Sigrid Undset was the daughter of archeologist Ingvald Undset. Cultural, autobiographical, and religious topics constitute a large and interesting portion of her fiction, which in Norway is categorized according to the time of action: medieval or modern. Jenny (1911), an idealistic and tragic love story, is one of the latter novels. Undset's comprehensive knowledge of medieval Scandinavian culture has its literary monuments in Kristin Lavransdatter (1920--22) and The Master of Hestviken (1925--27), historical novels that depict life in the Norwegian Middle Ages. She was awarded the Nobel Prize for Literature in 1928.

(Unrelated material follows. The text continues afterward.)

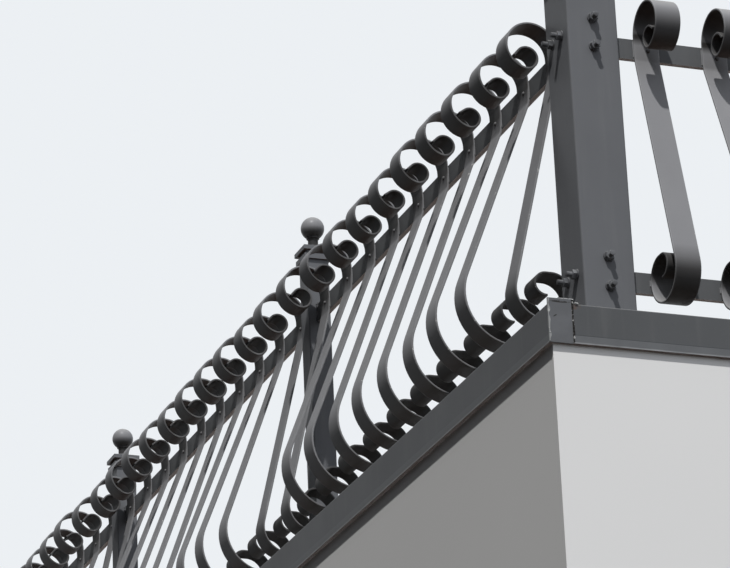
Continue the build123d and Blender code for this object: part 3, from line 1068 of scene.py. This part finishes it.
class RAILING_OT_paint(bpy.types.Operator):
    """Paints the CAD nodes that stay as they are"""

    bl_idname = "railing.paint"
    bl_label = "Paint the steelwork"

    def execute(self, context):
        look = context.scene.railing_look
        beam, under = look.beam_colour, look.underside_light_colour
        corner = high("corner_end_plate")
        smear = (corner[0] + 9 * MM, high("right_edge_beam")[2] - 4 * MM, 13 * MM, 8 * MM)
        # The caps are painted nearly black above this height: a painted shadow under each ball.
        neck = high("left_cap_1")[2] - 24 * MM
        # Painted shade: the left rails get a darker copy of the rail paint.
        left_rail, right_rail = shade(beam, look.left_rail_shade), shade(beam, look.right_rails)
        coats = (
            ("", "strip", strip_paint("strip_paint", look)),
            ("", "foot_plate", steel_paint("foot_paint", look, look.foot_colour, 0.55, cad=True)),
            ("", "_cap", steel_paint("cap_paint", look, look.steel_colour, 0.42, cad=True, neck=neck)),
            # On the rails, the colour of their undersides is a pale painted light from below.
            ("left", "_rail_", steel_paint("shaded_left_rail_paint", look, left_rail, 0.46, cad=True, stain=under)),
            ("right", "_rail_", steel_paint("rail_paint", look, right_rail, 0.46, cad=True, stain=under)),
            ("left", "beam", steel_paint("beam_paint", look, beam, 0.46, cad=True)),
            ("right", "beam", self.right_beam(look, smear)),
            ("corner", "end_plate", plate_paint("plate_paint", look)),
            ("", "", steel_paint("steel_paint", look, look.steel_colour, 0.42, cad=True)),
        )
        for name, node in frame["nodes"].items():
            node.data.materials.clear()
            node.data.materials.append(self.coat(coats, name))
        return {"FINISHED"}

    def right_beam(self, look, smear):
        """The right beam's paint, a little darker than the left one's, with a smear beside the corner."""
        colour = shade(look.beam_colour, look.right_beam)
        return steel_paint("right_beam_paint", look, colour, 0.46, cad=True, smear=smear)

    def coat(self, coats, name):
        """The first coat whose start and word the node's name has."""
        return next(coat for start, word, coat in coats if name.startswith(start) and word in name)


# Studio


def stage_piece(name, vertices, faces, material):
    """A floor or wall of the studio."""
    mesh = bpy.data.meshes.new(name)
    mesh.from_pydata(vertices, [], faces)
    mesh.materials.append(material)
    piece = bpy.data.objects.new(name, mesh)
    bpy.context.scene.collection.objects.link(piece)
    return piece


def studio_finish(name, colour):
    """Plain pale plaster that only the camera sees, and only from its front, so that it hides nothing from
    behind and sends no light up under the bars."""
    made = Finish(name)
    base = made.mix(made.noise(2.0), shade(colour, 0.97), shade(colour, 1.02))
    made.finish(base, 0.9)
    clear = made.node("BsdfTransparent").outputs[0]
    seen = made.value(made.node("LightPath").outputs["Is Camera Ray"])
    behind = made.value(made.node("NewGeometry").outputs["Backfacing"])
    shown = made.blend(seen * (1.0 - behind), clear, made.shader.outputs[0])
    made.feed(made.output.inputs["Surface"], shown)
    return made.material


class RAILING_OT_studio(bpy.types.Operator):
    """Sets up the floor, the backdrop, the lamps and the camera"""

    bl_idname = "railing.studio"
    bl_label = "Studio"

    def execute(self, context):
        scene, studio = context.scene, context.scene.railing_studio
        self.floor(studio)
        self.world(scene, studio)
        self.lamps(scene, studio)
        self.camera(scene, studio)
        scene.view_settings.view_transform = "Standard"
        return {"FINISHED"}

    def floor(self, studio):
        """A wide floor at the feet, and a plain plinth below it on the street side."""
        wide, level = 30.0, -0.6 * MM
        corners = [(-wide, -wide, level), (wide, -wide, level), (wide, wide, level), (-wide, wide, level)]
        stage_piece("studio_floor", corners, [(0, 1, 2, 3)], studio_finish("floor_finish", studio.floor))
        edge = low("corner_end_plate")[0] + 8 * MM
        far_x, far_y = high("right_strip")[0], high("left_strip")[1]
        ring = [(edge, far_y), (edge, edge), (far_x, edge), (far_x, far_y)]
        top, bottom = -0.8 * MM, -2.6
        vertices = [(*place, height) for height in (top, bottom) for place in ring]
        sides = [(k, 4 + k, 4 + (k + 1) % 4, (k + 1) % 4) for k in range(4)]
        stage_piece("studio_plinth", vertices, sides, studio_finish("plinth_finish", studio.floor))

    def world(self, scene, studio):
        """Soft light by direction: the fill from above, the front fill from the street side, little from
        below, and less on the left. The camera and reflections see the pale backdrop."""
        world = bpy.data.worlds.new("studio_world")
        world.use_nodes = True
        made = Nodes(world.node_tree)
        x, y, z = made.parts(made.node("TexCoord").outputs["Generated"])
        side = 1.0 - (0.0 - x).step(-0.2, 0.9) * studio.side_shade
        front = (0.0 - y).step(0.2, 1.0) * z.step(-0.1, 0.25) * studio.front
        strength = (z.step(-0.05, 0.9) * (studio.above - studio.below) + studio.below + front) * side
        tint = made.mix(z.step(-0.3, 0.2), studio.below_tint, studio.above_tint)
        light = made.node("Background", Color=tint, Strength=strength)
        seen = made.node("Background", Color=(*studio.backdrop, 1.0))
        rays = made.node("LightPath").outputs
        camera, glossy = made.value(rays["Is Camera Ray"]), made.value(rays["Is Glossy Ray"])
        shown = (camera + glossy + made.value(rays["Is Transmission Ray"])).clamp()
        made.node("OutputWorld", Surface=made.blend(shown, light.outputs[0], seen.outputs[0]))
        scene.world = world

    def lamps(self, scene, studio):
        """A soft key from the upper left front."""
        data = bpy.data.lights.new("key_lamp", "SUN")
        data.energy = studio.sun
        data.angle = radians(1.6)
        lamp = bpy.data.objects.new("key_lamp", data)
        lamp.rotation_euler = Vector(studio.sun_travel).to_track_quat("-Z", "Y").to_euler()
        scene.collection.objects.link(lamp)

    def camera(self, scene, studio):
        """The photograph's camera: placed by its heading, elevation and roll."""
        data = bpy.data.cameras.new("photo_camera")
        data.sensor_width = 36.0
        data.lens = studio.lens
        data.clip_end = 200.0
        heading, elevation = studio.heading, studio.elevation
        forward = Vector((sin(heading) * cos(elevation), cos(heading) * cos(elevation), sin(elevation)))
        right = Vector((cos(heading), -sin(heading), 0))
        up = right.cross(forward)
        level = right * cos(studio.roll) + up * sin(studio.roll)
        upright = up * cos(studio.roll) - right * sin(studio.roll)
        turn = Matrix((level, upright, -forward)).transposed()
        camera = bpy.data.objects.new("photo_camera", data)
        camera.matrix_world = Matrix.Translation(studio.camera_place) @ turn.to_4x4()
        scene.collection.objects.link(camera)
        scene.camera = camera


class RAILING_PT_panel(bpy.types.Panel):
    """Lists the steps that dress the railing"""

    bl_label = "Railing"
    bl_space_type = "VIEW_3D"
    bl_region_type = "UI"
    bl_category = "Railing"

    def draw(self, context):
        for step in STEPS:
            self.layout.operator(step.bl_idname)
        for group in GROUPS:
            settings = getattr(context.scene, group)
            for name in settings.__annotations__:
                self.layout.prop(settings, name)


GROUPS = {
    "railing_look": RailingLook,
    "railing_bars": BarSizes,
    "railing_fixings": FixingSizes,
    "railing_studio": StudioSettings,
}
STEPS = (
    RAILING_OT_paint,
    RAILING_OT_scrolls,
    RAILING_OT_rivets,
    RAILING_OT_bolts,
    RAILING_OT_welds,
    RAILING_OT_finials,
    RAILING_OT_studio,
)


def register():
    """Registers the settings, the steps and the panel."""
    for name, group in GROUPS.items():
        bpy.utils.register_class(group)
        setattr(bpy.types.Scene, name, bpy.props.PointerProperty(type=group))
    for item in (*STEPS, RAILING_PT_panel):
        bpy.utils.register_class(item)


def unregister():
    """Takes them out again."""
    for item in (RAILING_PT_panel, *reversed(STEPS)):
        bpy.utils.unregister_class(item)
    for name, group in GROUPS.items():
        delattr(bpy.types.Scene, name)
        bpy.utils.unregister_class(group)


def main():
    """Runs every step."""
    register()
    for step in STEPS:
        family, name = step.bl_idname.split(".")
        getattr(getattr(bpy.ops, family), name)()


if __name__ == "__main__":
    main()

Norwegian criticism of Sigrid Undset's writing centers on her religiosity (she became a conservative, almost reactionary Catholic in Lutheran Norway in the 1920s; she possesses an intensity of belief that is rather naturally expressed in the medieval novels. Yet while she has written religious polemics, the medieval novels are not tendentious. In fact, the central motifs are eroticism, marriage, and family life, in short, the full life of a medieval woman who sees herself in the light of contemporary Christian beliefs. These novels are great, realistic delineations of medieval personalities. During World War II she escaped the German occupation of Norway and fled to America, where she wrote her autobiographical Happy Times in Norway (1942).